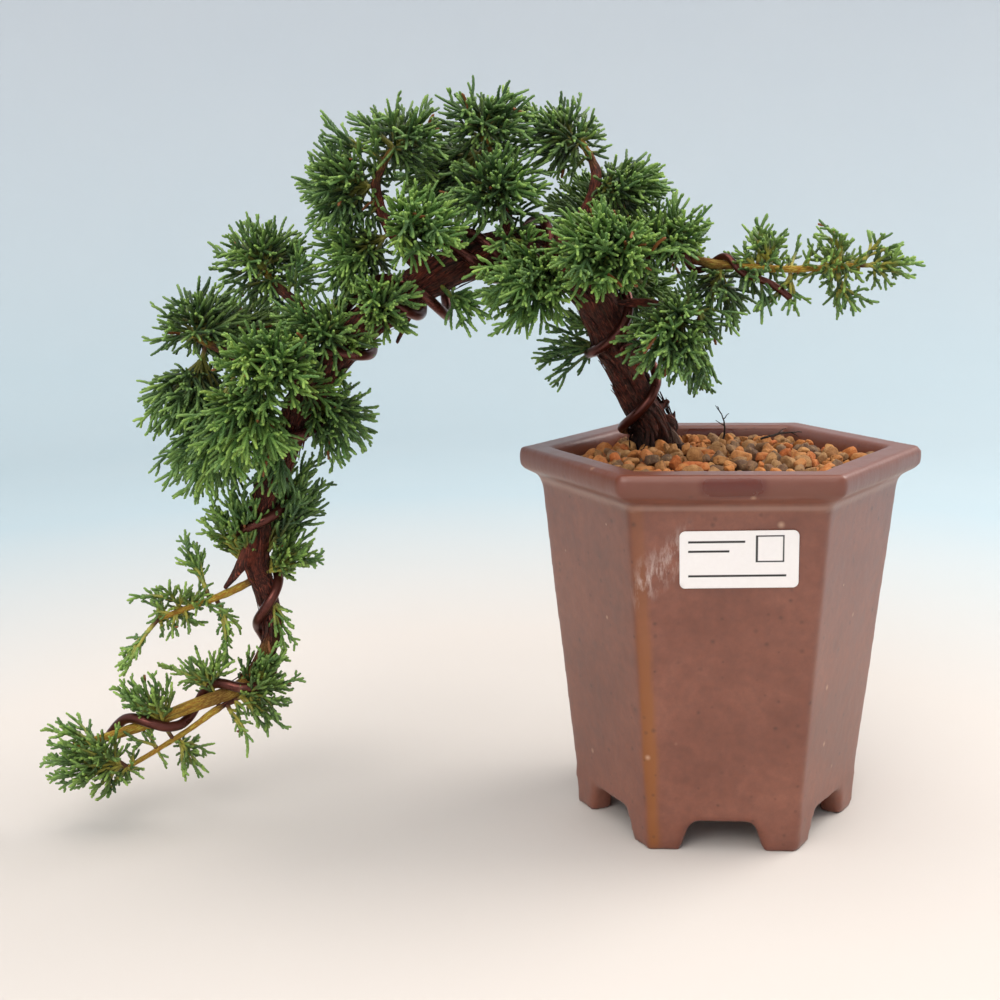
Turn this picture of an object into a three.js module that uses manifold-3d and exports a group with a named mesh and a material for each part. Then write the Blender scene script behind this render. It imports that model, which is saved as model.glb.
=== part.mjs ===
// A small cascade juniper bonsai in a hexagonal stoneware pot.
// Millimetres, +Z up. The pot's front face looks along -Y and its corners lie on the X axis.
// The finished group is moved so that its origin is the bottom centre of its bounding box.

import * as THREE from "three";
import { mergeVertices } from "three/addons/utils/BufferGeometryUtils.js";
import Module from "manifold-3d";

const wasm = await Module();
wasm.setup();

// ---------------------------------------------------------------- driving dimensions

const GAP = 0.3; // air left between two neighbouring solids

// Pot: a six-sided taper. Every radius is measured to a corner.
const SIDES = 6;
const POT_HEIGHT = 110;
const FOOT_RADIUS = 40.9;
const RIM_RADIUS = 58;
const LIP_OVERHANG = 5.8;
const LIP_THICKNESS = 6;
const LIP_ROUND = 1;
const LIP_UNDERCUT = 2.4;
const WALL = 4.2;
const FLOOR_THICKNESS = 4.5;
const RECESS_HEIGHT = 9.5; // hollow under the floor
const RING_WALL = 6; // width of the ring that the feet are cut from
const ARCH_HEIGHT = 9;
const ARCH_FOOT_WIDTH = 24;
const ARCH_TOP_WIDTH = 18;
const ARCH_SHOULDER = 2.5;
const DRAIN_DIAMETER = 14;
const DRAIN_SIDES = 24;

// Drainage mesh and the wire staple that keeps it over the hole.
const MESH_SIZE = 25;
const MESH_THICKNESS = 0.8;
const MESH_CELLS = 5;
const MESH_STRAND = 1.4;
const STAPLE_WIRE = 1.2;
const STAPLE_FOOT = 8;

// Gravel bed.
const SOIL_BELOW_RIM = 3;
const SOIL_MOUND = 2.5;
const MOUND_REACH = 0.55; // share of the bed's radius that the mound covers
const MOUND_SHOULDER = 0.7; // share of the mound's height at that radius

// Paper label on the front face.
const LABEL_WIDTH = 31.3;
const LABEL_HEIGHT = 15.6;
const LABEL_CORNER = 1.6;
const LABEL_THICKNESS = 0.3;
const LABEL_CENTRE_X = 2.7;
const LABEL_BELOW_RIM = 23.6;

// Where the stem leaves the gravel, measured from the pot's axis.
const STEM_X = -18;
const STEM_Y = 20;
const STEM_GIRTH = 1; // multiplies every diameter of the main stem

// Training wires.
const THICK_WIRE = 3;
const THIN_WIRE = 2;
const WIRE_CLEARANCE = 1.5 * GAP; // room that the wood leaves round a wire
const WIRE_PITCH = 27.5;
const LOOP_PLACE = 118; // distance along the stem of the loose loop
const LOOP_REACH = 7;
const LOOP_SLACK = 4;

// Fineness of the round pieces.
const TURN_STEPS = 10;
const WIRE_SIDES = 6;
const STEM_SIDES = 8;
const STEM_STEPS = 3;
const LIMB_SIDES = 6;
const LIMB_STEPS = 2;
const TWIG_SIDES = 6;
const TWIG_STEPS = 3;
const CORNER_STEPS = 3;

// Foliage pads.
const SPRAY_SIZE = 1; // multiplies the radii of every pad
const PAD_DETAIL = 1; // rounds of splitting an icosahedron's faces
const PAD_LUMP = 0.1; // how far a pad's skin wanders, as a share of its radius
const PAD_WAVES = [5, 4, 5]; // how quickly it wanders along X, Y and Z

// ---------------------------------------------------------------- materials

function finish(color, roughness, metalness = 0) {
  return new THREE.MeshStandardMaterial({ color, roughness, metalness });
}

const finishes = {
  stoneware: () => finish(0x7a4f40, 0.42),
  gravel: () => finish(0xb5763f, 0.95),
  plastic: () => finish(0x23262a, 0.6),
  aluminium: () => finish(0x4a221c, 0.35, 0.8),
  paper: () => finish(0xf1f1ee, 0.7),
  bark: () => finish(0x5a2c20, 0.85),
  greenwood: () => finish(0xa88b2e, 0.7),
  deadwood: () => finish(0x3a2a24, 0.9),
  foliage: () => finish(0x3f6b2c, 0.7),
};

// ---------------------------------------------------------------- solids

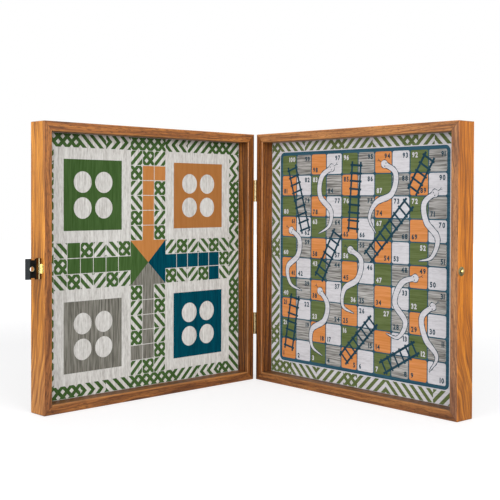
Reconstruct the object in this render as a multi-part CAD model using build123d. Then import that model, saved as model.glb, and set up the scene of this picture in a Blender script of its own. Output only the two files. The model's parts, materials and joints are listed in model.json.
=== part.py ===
from build123d import *
import os

os.makedirs("parts", exist_ok=True)

# A games compendium box: two square wooden trays, hinged like a book, that close into one case.
# Each tray is a mitred hardwood frame whose groove carries a core panel with a printed veneer on
# either side, so every tray has one board inside and one outside.  The box stands on edge, open.
#
# Frame: origin in the middle of the underside of the ludo tray, +Z up.  The ludo tray lies along X
# with its hinge side at +X and its rim facing -Y.  The snakes tray swings about the vertical hinge
# pins; it is modelled shut against the ludo tray and then turned open.

# ---- trays ----
tray_width = 340.0          # outside, from the hinge side to the latch side
tray_height = 340.0         # outside, along the hinge pins
tray_depth = 28.0           # from the rim to the back of the frame
wall = 11.5                 # thickness of the frame bars
recess_depth = 19.0         # from the rim to the inner board
core_thickness = 4.8
veneer_thickness = 0.6
groove_depth = 5.0
groove_gap = 0.05           # play on each face of the panel in its groove
panel_float = 0.5           # room for the panel at the bottom of the groove
outer_edge_round = 0.8
rim_edge_round = 1.5        # eased inner edge of the rim, where fingers go
back_edge_round = 0.5
corner_round = 1.2          # the four outside corners of a tray

# ---- opening ----
closing_gap = 0.3           # between the two rims when the box is shut
open_angle = 86.7           # from shut to the pose that is modelled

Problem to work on
Quote the records above exactly, from the first line through the line containing "const MOUND_SHOULDER = 0.7;", and nothing more.

Task response
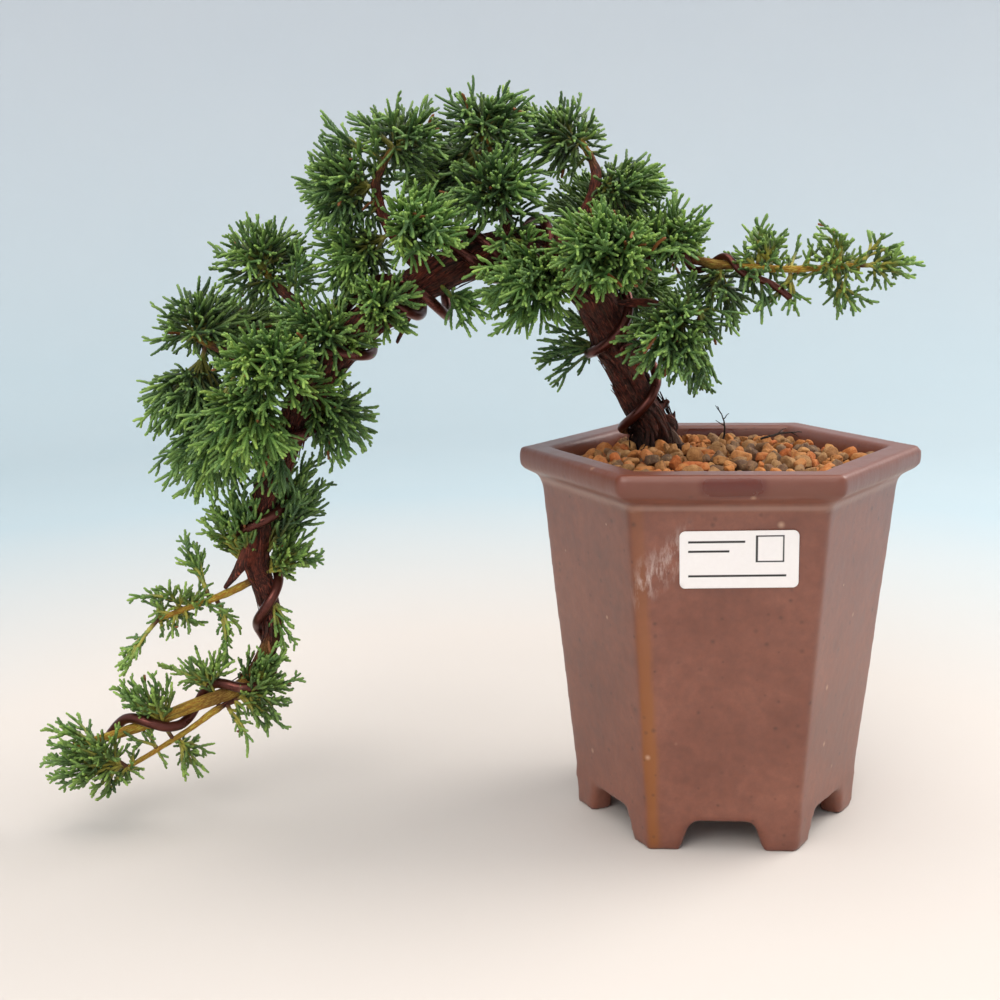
Turn this picture of an object into a three.js module that uses manifold-3d and exports a group with a named mesh and a material for each part. Then write the Blender scene script behind this render. It imports that model, which is saved as model.glb.
=== part.mjs ===
// A small cascade juniper bonsai in a hexagonal stoneware pot.
// Millimetres, +Z up. The pot's front face looks along -Y and its corners lie on the X axis.
// The finished group is moved so that its origin is the bottom centre of its bounding box.

import * as THREE from "three";
import { mergeVertices } from "three/addons/utils/BufferGeometryUtils.js";
import Module from "manifold-3d";

const wasm = await Module();
wasm.setup();

// ---------------------------------------------------------------- driving dimensions

const GAP = 0.3; // air left between two neighbouring solids

// Pot: a six-sided taper. Every radius is measured to a corner.
const SIDES = 6;
const POT_HEIGHT = 110;
const FOOT_RADIUS = 40.9;
const RIM_RADIUS = 58;
const LIP_OVERHANG = 5.8;
const LIP_THICKNESS = 6;
const LIP_ROUND = 1;
const LIP_UNDERCUT = 2.4;
const WALL = 4.2;
const FLOOR_THICKNESS = 4.5;
const RECESS_HEIGHT = 9.5; // hollow under the floor
const RING_WALL = 6; // width of the ring that the feet are cut from
const ARCH_HEIGHT = 9;
const ARCH_FOOT_WIDTH = 24;
const ARCH_TOP_WIDTH = 18;
const ARCH_SHOULDER = 2.5;
const DRAIN_DIAMETER = 14;
const DRAIN_SIDES = 24;

// Drainage mesh and the wire staple that keeps it over the hole.
const MESH_SIZE = 25;
const MESH_THICKNESS = 0.8;
const MESH_CELLS = 5;
const MESH_STRAND = 1.4;
const STAPLE_WIRE = 1.2;
const STAPLE_FOOT = 8;

// Gravel bed.
const SOIL_BELOW_RIM = 3;
const SOIL_MOUND = 2.5;
const MOUND_REACH = 0.55; // share of the bed's radius that the mound covers
const MOUND_SHOULDER = 0.7; // share of the mound's height at that radius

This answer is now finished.